El elemento transversal al relato es la información permanente y relativa al consumo “excesivo” de cocaína que aparentemente desencadenó el hecho. Sin embargo, como una indeseada carambola, queda en el aire de los medios de comunicación la idea de que una persona no tiene la total obligación de ser consciente de los efectos que la droga en este caso, o el alcohol en otros, produce en la menguada capacidad de razonar de alguien que ya es basura humana de todos modos, pero que no por ello deja de tener obligaciones, porque, de hecho, nadie le ha quitado sus derechos de mierda (que en verdad no son sino prerrogativas): todo lo contrario: ha podido andarse por ahí, manejando drogado, secuestrando, matando inocentes. Me pregunto ahora si es la primera vez que lo hace, matar impunemente, me pregunto qué pasará con su proceso judicial.

Algunos dirán que estoy prejuzgando y que me dejo llevar por las informaciones de la prensa.

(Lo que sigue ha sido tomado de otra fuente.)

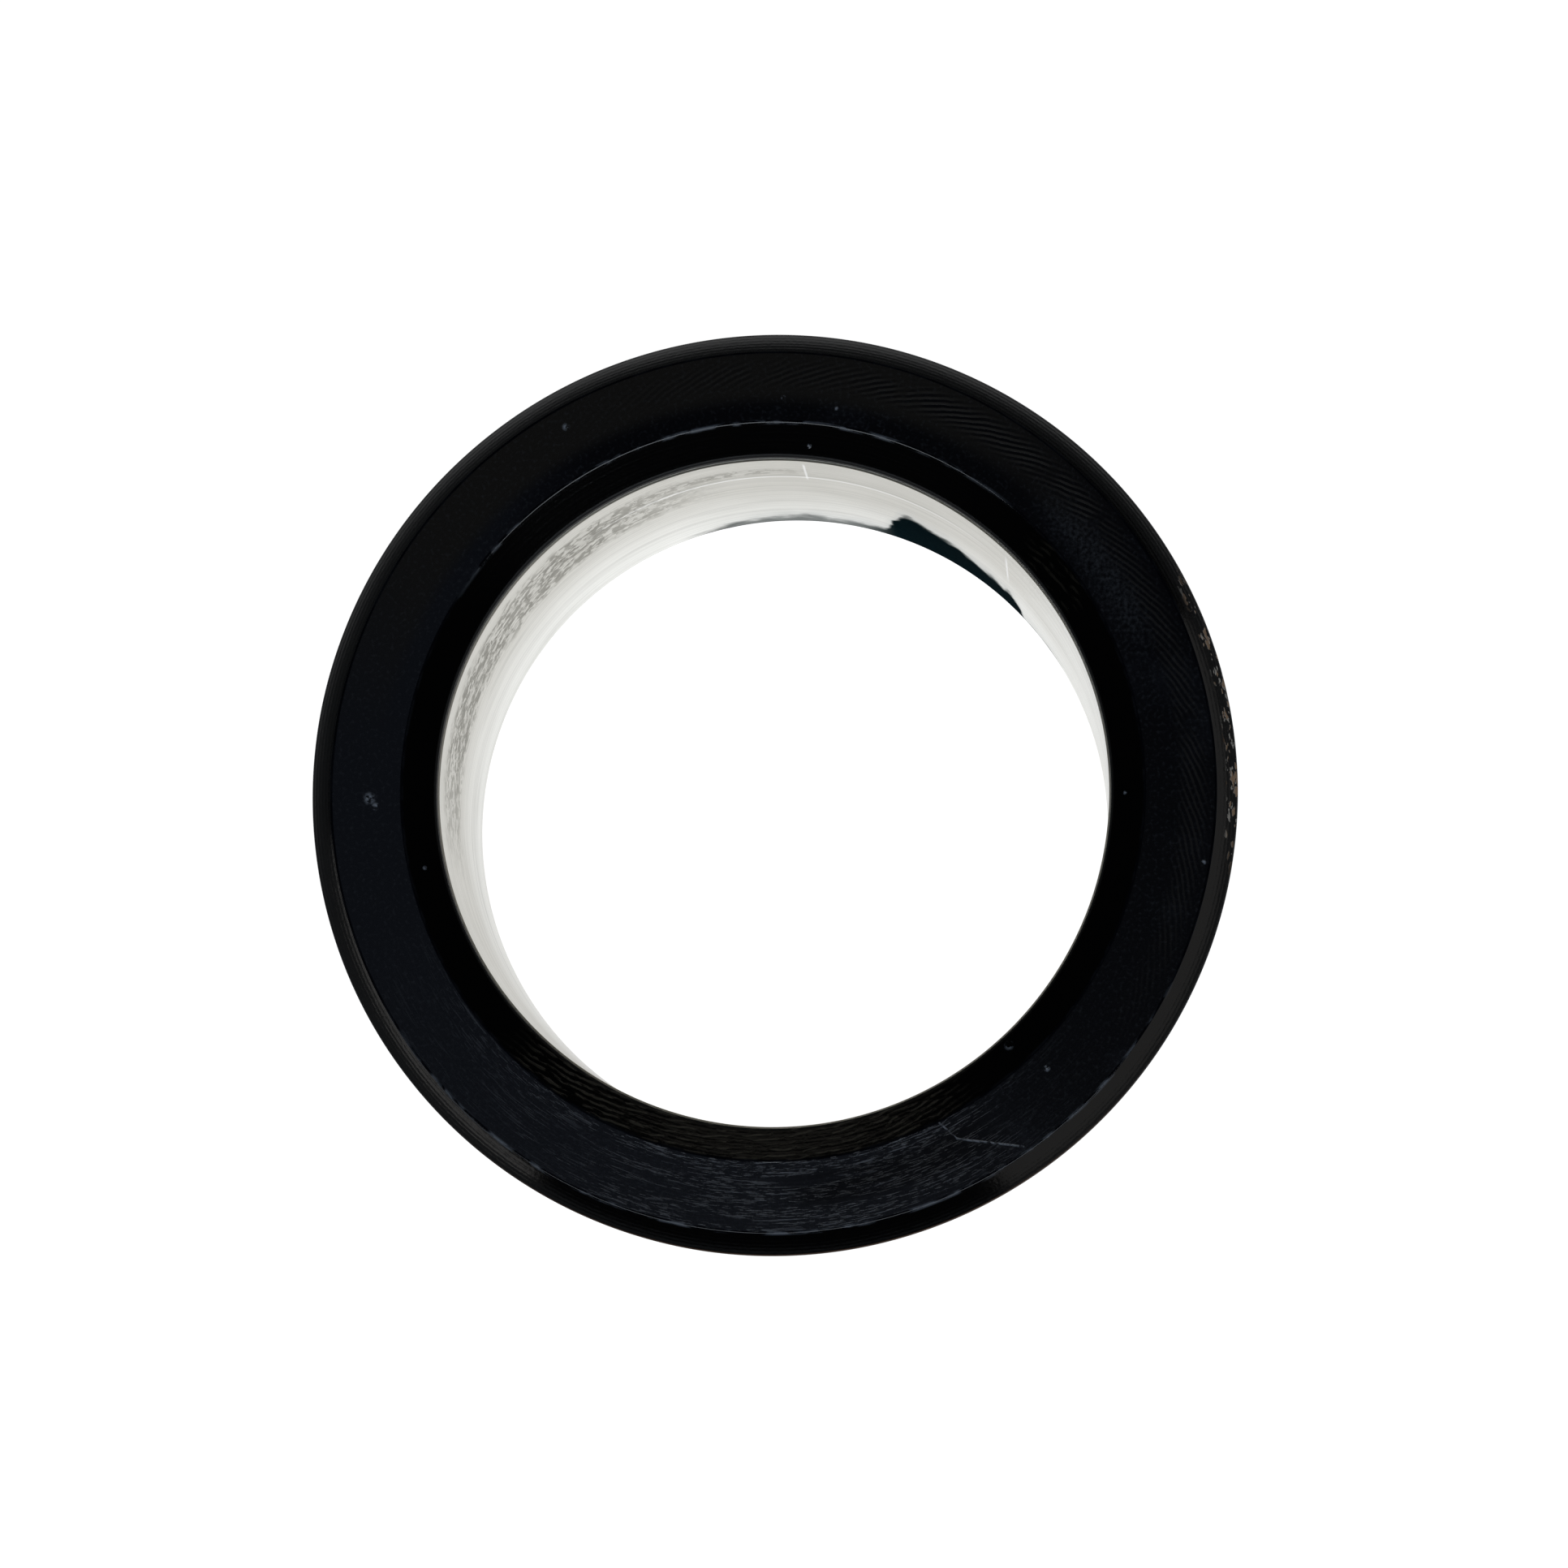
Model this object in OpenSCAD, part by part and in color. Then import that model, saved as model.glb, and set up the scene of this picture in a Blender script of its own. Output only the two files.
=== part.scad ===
// Lined insulating bush for a fence or gate pipe.
// A black insulating collar carries a bevelled flange and a plain spigot. A thin metal liner is pressed
// into it from the rear, up to a lip behind the countersunk mouth.
// Millimetres. +Z is the bush's own axis: the spigot's end is at z = 0 and the flange's face is on top.

/* [Bore] */

// Inner diameter of the metal liner, which is the hole the pipe goes through
bore_d = 34; // [20:0.5:60]

// Wall thickness of the metal liner
liner_wall = 1; // [0.6:0.1:2]

// Size of the small broken edges at both ends of the liner's bore
liner_edge = 0.1; // [0.05:0.05:0.4]

// Length of the tapered lead on the liner's leading outer edge
liner_lead = 0.8; // [0.3:0.1:2]

// Depth of that lead, measured in from the liner's outer wall
liner_lead_depth = 0.2; // [0.05:0.05:0.4]

/* [Collar] */

// Overall length of the bush from the spigot's end to the flange's face
total_h = 20; // [10:0.5:60]

// Outer diameter of the spigot, which fills the hole in the post or plate
spigot_d = 40; // [24:0.5:80]

// Chamfer that guides the spigot into its hole
spigot_lead = 0.8; // [0.2:0.1:2]

// Broken edge at the rear end of the collar's own bore
rear_edge = 0.3; // [0.1:0.05:0.6]

/* [Flange] */

// Outer diameter of the flange
flange_d = 47; // [30:0.5:90]

// Thickness of the flange from its seat to its face
flange_t = 2; // [1.5:0.1:6]

// Leg of the 45 degree bevel round the flange's front edge
bevel = 1.1; // [0.3:0.1:3]

// Chamfer round the back edge of the flange
back_edge = 0.3; // [0.1:0.05:0.8]

// Broken edges on both sides of the flat face
face_edge = 0.12; // [0.05:0.01:0.3]

/* [Mouth] */

// Diameter of the countersunk mouth where it meets the flat face
mouth_d = 37.5; // [24:0.5:70]

// Slope of the countersunk mouth, in degrees down from the flat face
mouth_slope = 30; // [20:1:60]

// Height of the short straight land between the countersink and the liner's front end
lip_land = 0.4; // [0.2:0.1:1]

/* [Hidden] */

$fn = 180;

// The liner: its two walls, and the height at which its front end meets the lip.
bore_r = bore_d / 2;
liner_r = bore_r + liner_wall;
lip_r = bore_r + liner_edge;
mouth_r = mouth_d / 2;
countersink_h = (mouth_r - lip_r) * tan(mouth_slope);
liner_h = total_h - countersink_h - lip_land;

// The collar: the spigot and the flange that sits on it.
spigot_r = spigot_d / 2;
seat_z = total_h - flange_t;
flange_r = flange_d / 2;
bevel_z = total_h - bevel;
face_r = flange_r - bevel;

black_plastic = [0.03, 0.03, 0.035];
pale_metal = [0.78, 0.77, 0.74];

// A closed profile [radius, height] turned round the axis.
module turned(profile) {
    rotate_extrude()
        polygon(profile);
}

// Spigot and flange in one piece, bored for the liner from the rear.
module collar() {
    outside = [
        [liner_r + rear_edge, 0],
        [spigot_r - spigot_lead, 0],
        [spigot_r, spigot_lead],
        [spigot_r, seat_z],
        [flange_r - back_edge, seat_z],
        [flange_r, seat_z + back_edge],
        [flange_r, bevel_z],
        [face_r + face_edge, total_h - face_edge],
        [face_r - face_edge, total_h]
    ];
    inside = [
        [mouth_r + face_edge, total_h],
        [mouth_r - face_edge, total_h - face_edge * tan(mouth_slope)],
        [lip_r, liner_h + lip_land],
        [lip_r, liner_h],
        [liner_r, liner_h],
        [liner_r, rear_edge]
    ];
    color(black_plastic)
        turned(concat(outside, inside));
}

// Plain tube with broken edges, its front end tapered so that it starts easily in the collar.
module liner() {
    wall = [
        [bore_r + liner_edge, 0],
        [liner_r, 0],
        [liner_r, liner_h - liner_lead],
        [liner_r - liner_lead_depth, liner_h],
        [bore_r + liner_edge, liner_h],
        [bore_r, liner_h - liner_edge],
        [bore_r, liner_edge]
    ];
    color(pale_metal)
        turned(wall);
}

collar();
liner();
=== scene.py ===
# %% [markdown]
# # A lined insulating bush
#
# The object is small and plain: a black plastic collar with a bevelled flange, and a pale metal liner
# pressed into its bore. A fence or gate pipe goes through the liner, and the collar keeps it apart from
# the post. Both pieces are turned on a lathe, so both are one flat template swept round one axis.
#
# All the work is therefore in three things: edges that are rounded the way a tool leaves them,
# finishes with real turning marks and wear, and lights that a black surface can reflect.

import math

import bpy
from mathutils import Matrix, Vector


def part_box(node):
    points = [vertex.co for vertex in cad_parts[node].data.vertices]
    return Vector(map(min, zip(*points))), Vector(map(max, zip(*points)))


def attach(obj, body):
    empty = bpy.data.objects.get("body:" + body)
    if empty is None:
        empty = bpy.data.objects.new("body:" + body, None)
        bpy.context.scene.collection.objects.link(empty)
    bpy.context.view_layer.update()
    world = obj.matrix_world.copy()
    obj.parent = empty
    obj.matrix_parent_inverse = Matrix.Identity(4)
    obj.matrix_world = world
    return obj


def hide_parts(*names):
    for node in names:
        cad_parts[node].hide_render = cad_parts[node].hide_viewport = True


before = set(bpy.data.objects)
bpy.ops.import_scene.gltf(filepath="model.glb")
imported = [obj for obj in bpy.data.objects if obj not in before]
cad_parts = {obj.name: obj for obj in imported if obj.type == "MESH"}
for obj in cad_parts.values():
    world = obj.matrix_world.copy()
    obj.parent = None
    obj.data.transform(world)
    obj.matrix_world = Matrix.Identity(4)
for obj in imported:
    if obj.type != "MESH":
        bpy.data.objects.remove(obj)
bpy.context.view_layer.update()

MM = 0.001
collar_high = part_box("collar")[1]
liner_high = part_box("liner")[1]
FLANGE_R = collar_high.x
FACE_Z = collar_high.z
LINER_R = liner_high.x
LINER_TOP = liner_high.z
print(f"flange {2000 * FLANGE_R:.1f} mm across, face at {1000 * FACE_Z:.1f} mm")
print(f"liner {2000 * LINER_R:.1f} mm across, front end at {1000 * LINER_TOP:.2f} mm")

# %% [markdown]
# ## The sizes between those boxes
#
# A box only says how far a piece reaches. The steps of the outline come from the same drawing as the
# engineering model, so they are written down once here, in metres, measured from the axis or an end.

# %% Sizes of the steps
LINER_WALL = 1.0 * MM
LINER_EDGE = 0.1 * MM
LINER_LEAD = 0.8 * MM
LINER_LEAD_DEPTH = 0.2 * MM
BORE_R = LINER_R - LINER_WALL
LIP_R = BORE_R + LINER_EDGE
LAND_Z = LINER_TOP + 0.4 * MM

MOUTH_R = 18.75 * MM
BEVEL = 1.1 * MM
BEVEL_CROWN = 0.02 * MM
FACE_R = FLANGE_R - BEVEL
BEVEL_Z = FACE_Z - BEVEL

SPIGOT_R = FLANGE_R - 3.5 * MM
SPIGOT_LEAD = 0.8 * MM
SEAT_Z = FACE_Z - 2.0 * MM
BACK_EDGE = 0.3 * MM
REAR_EDGE = 0.3 * MM
print(f"the flat face is {1000 * (FACE_R - MOUTH_R):.2f} mm wide")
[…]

Que, como abogado, tengo el deber profesional de esperar a que un juez determine si, en efecto, el individuo al que señalan las pruebas con absoluta claridad, ciertamente sí cometió la conducta. Y que no me puedo pronunciar sino apenas de forma hipotética, siguiendo las tendencias comunicativas de dominio público, sin responsabilizarlo directamente. Que no puedo decir el nombre propio de alguien que no ha sido vencido en juicio, pero que ha matado, lo ha hecho, en uso de sus exacerbadas libertades, a una pobre hijita de Colombia, hija de nadie: vamos todos, en defensa del Estado de derecho, a decirle eso al padre, a la madre, que está muriendo sola. Seamos legalistas.